I recommend you keep a diary recording when you go fishing for mulloway, not only when you catch or drop a fish, but also the occasions when you don’t get any bites. Take note of baits, times, dates, moon phases, tides, conditions and any the specifics of each capture or missed take. Over time you can build up a picture that will greatly help increase your successes.

Become something of a perfectionist! Considering the amount of effort and time that can go into just getting a mulloway to take a bait, each lost opportunity may be the difference between a successful fishing trip or a failed one. Take note every time something goes wrong and implement a plan or strategy to prevent the same thing ever happening again. You can believe me, there is nothing worse than losing a hard-earned fish to a stupid mistake. Learn from each experience, as it can be the difference between a good fisher and a mediocre one.

Mulloway can travel in small or large groups, so be quick to get bait out after catching one.

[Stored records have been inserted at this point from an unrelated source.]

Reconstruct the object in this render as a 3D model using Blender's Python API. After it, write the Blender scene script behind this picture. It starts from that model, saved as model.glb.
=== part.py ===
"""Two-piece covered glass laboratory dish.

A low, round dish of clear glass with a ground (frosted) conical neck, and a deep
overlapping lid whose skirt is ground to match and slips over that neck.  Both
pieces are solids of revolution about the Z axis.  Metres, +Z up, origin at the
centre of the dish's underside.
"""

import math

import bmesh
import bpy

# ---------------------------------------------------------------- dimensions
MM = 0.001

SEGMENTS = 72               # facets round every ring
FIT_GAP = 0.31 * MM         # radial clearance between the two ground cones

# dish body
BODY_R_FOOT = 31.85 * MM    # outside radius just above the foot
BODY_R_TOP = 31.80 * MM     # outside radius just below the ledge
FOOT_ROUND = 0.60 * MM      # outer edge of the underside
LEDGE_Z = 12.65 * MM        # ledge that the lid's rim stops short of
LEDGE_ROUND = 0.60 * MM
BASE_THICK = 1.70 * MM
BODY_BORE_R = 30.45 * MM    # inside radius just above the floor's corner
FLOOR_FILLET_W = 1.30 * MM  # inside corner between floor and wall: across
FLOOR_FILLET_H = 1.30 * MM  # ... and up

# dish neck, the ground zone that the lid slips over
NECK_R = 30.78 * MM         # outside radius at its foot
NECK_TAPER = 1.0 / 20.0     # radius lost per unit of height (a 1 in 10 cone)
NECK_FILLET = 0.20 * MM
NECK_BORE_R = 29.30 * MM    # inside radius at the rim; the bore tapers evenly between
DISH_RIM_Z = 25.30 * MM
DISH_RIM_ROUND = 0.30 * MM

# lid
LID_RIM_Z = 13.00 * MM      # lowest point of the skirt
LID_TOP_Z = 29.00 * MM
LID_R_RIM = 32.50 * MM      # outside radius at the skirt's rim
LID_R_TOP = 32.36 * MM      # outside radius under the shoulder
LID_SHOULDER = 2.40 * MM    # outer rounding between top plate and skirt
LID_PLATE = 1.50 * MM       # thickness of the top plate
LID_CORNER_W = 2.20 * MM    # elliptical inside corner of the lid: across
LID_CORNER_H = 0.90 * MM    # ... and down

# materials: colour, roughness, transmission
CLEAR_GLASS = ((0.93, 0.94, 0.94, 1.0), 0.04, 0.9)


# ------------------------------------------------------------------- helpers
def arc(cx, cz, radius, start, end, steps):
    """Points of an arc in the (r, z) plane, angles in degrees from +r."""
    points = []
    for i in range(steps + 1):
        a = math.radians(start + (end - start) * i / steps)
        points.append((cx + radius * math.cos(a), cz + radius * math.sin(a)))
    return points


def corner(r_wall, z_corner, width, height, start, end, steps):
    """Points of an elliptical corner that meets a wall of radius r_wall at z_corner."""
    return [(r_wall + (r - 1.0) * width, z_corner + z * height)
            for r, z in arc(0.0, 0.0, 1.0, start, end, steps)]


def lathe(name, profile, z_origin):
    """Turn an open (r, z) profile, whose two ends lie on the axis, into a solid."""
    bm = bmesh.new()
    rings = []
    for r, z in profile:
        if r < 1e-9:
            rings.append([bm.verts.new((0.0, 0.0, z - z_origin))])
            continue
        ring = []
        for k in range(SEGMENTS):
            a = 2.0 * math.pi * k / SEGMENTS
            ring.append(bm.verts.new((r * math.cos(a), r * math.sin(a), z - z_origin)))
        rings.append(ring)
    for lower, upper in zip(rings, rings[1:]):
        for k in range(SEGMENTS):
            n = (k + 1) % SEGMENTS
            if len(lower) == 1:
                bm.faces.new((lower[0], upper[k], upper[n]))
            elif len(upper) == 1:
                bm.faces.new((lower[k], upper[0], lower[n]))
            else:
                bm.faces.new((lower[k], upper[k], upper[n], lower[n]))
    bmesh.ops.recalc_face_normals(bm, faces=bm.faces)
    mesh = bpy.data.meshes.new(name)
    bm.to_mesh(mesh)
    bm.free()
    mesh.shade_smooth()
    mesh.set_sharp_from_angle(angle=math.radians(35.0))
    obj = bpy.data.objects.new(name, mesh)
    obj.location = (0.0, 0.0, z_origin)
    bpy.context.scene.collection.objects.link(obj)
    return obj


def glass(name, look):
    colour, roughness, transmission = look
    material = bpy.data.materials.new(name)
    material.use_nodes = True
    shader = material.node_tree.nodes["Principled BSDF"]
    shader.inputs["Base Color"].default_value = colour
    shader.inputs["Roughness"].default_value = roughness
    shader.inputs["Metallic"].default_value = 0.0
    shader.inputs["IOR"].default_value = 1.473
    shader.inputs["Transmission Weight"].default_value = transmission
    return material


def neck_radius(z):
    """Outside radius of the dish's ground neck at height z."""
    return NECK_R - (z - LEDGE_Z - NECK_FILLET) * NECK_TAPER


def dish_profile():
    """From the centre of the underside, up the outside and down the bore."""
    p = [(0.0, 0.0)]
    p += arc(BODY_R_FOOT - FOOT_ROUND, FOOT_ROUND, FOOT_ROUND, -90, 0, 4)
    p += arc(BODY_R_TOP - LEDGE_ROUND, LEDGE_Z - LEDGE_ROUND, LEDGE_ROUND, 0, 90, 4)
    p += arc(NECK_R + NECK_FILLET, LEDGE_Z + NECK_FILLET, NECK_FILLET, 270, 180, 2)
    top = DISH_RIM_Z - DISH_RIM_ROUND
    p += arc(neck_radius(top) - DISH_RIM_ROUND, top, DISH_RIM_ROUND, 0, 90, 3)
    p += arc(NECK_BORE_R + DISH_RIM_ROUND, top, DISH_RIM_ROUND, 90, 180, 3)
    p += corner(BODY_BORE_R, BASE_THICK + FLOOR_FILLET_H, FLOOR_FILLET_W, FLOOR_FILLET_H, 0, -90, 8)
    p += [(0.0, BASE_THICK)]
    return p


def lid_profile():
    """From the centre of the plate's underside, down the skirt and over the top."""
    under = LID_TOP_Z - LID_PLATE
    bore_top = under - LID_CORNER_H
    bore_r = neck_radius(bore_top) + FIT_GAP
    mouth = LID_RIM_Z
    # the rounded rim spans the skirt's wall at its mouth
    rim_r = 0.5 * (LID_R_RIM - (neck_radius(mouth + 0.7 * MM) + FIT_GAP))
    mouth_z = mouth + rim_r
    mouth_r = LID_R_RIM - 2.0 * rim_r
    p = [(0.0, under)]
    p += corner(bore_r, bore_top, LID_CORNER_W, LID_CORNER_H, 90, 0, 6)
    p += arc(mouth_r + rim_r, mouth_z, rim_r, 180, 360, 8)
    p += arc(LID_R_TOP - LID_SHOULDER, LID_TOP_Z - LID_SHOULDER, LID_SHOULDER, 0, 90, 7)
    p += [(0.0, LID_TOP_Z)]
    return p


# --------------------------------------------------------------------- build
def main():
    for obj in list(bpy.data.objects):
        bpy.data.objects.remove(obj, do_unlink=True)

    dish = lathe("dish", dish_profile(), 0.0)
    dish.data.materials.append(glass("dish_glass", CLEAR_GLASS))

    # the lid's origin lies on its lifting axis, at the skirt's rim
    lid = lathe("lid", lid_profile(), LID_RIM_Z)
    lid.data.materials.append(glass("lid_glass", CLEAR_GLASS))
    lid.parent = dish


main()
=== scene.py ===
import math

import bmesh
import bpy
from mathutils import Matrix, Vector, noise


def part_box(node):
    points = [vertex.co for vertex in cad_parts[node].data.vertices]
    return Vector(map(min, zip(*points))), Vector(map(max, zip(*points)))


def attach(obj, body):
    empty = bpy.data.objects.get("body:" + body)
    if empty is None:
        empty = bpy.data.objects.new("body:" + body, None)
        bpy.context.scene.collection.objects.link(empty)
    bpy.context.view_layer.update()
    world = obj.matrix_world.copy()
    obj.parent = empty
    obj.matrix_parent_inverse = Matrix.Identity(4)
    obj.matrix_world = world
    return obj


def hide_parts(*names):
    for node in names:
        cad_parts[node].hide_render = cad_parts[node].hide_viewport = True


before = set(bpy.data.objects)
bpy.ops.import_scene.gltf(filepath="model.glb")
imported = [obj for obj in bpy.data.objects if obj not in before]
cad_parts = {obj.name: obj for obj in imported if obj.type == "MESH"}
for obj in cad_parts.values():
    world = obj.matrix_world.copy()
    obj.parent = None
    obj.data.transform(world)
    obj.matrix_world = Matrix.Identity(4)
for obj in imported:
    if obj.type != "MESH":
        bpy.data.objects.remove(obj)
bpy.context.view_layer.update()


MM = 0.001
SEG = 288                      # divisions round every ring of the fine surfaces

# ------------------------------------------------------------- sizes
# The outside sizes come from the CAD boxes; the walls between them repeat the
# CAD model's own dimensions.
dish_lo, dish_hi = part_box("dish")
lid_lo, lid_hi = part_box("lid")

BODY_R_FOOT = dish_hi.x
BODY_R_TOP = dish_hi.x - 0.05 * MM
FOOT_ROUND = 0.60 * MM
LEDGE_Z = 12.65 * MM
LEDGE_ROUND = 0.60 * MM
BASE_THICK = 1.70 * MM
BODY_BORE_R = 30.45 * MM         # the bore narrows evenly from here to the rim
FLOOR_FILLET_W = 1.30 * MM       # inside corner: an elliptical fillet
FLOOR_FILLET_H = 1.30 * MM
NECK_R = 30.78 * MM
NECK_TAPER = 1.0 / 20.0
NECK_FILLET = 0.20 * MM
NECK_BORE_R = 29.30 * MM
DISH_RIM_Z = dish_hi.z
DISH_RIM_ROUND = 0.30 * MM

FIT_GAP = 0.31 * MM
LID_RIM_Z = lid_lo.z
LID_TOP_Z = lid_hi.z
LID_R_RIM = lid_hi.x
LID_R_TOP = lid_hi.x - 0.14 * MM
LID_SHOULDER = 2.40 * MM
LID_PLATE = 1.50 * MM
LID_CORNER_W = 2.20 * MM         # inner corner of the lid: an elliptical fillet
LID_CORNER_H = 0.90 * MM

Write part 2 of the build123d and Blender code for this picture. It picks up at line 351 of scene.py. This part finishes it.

Don’t go flashing about bright LED headlights to sea, as they will spook the fish. I leave on an overhead downlight light on the beach hung from the top of a fishing rod. You can clip chemical light sticks to your rod tips to see the bites.

Test all your knots and rigs and be aware of what the breaking strains are and where the weakest links are, and be prepared to adapt and change your knots or materials to reduce any weaknesses.

Have all your rigs pre-made. You don’t want to have lines out of the water at the best bite time just because you needed to re-tie a rig. I will even have an extra rod rigged and ready to go.

Don’t reuse old rigs. After a trip, re-tie all your gear, including any FG knots and replace shock leaders.

Check hooks after getting snagged for broken or burred edges and re-sharpen as required.

And finally, tailor can bite shiny sinkers or swivels, instantly cutting the mainline when the line is stretched taught while battling a mulloway. Put sinkers on droppers and use small black swivels to avoid this!

 Good luck and tight lines on your next mulloway fishing adventure!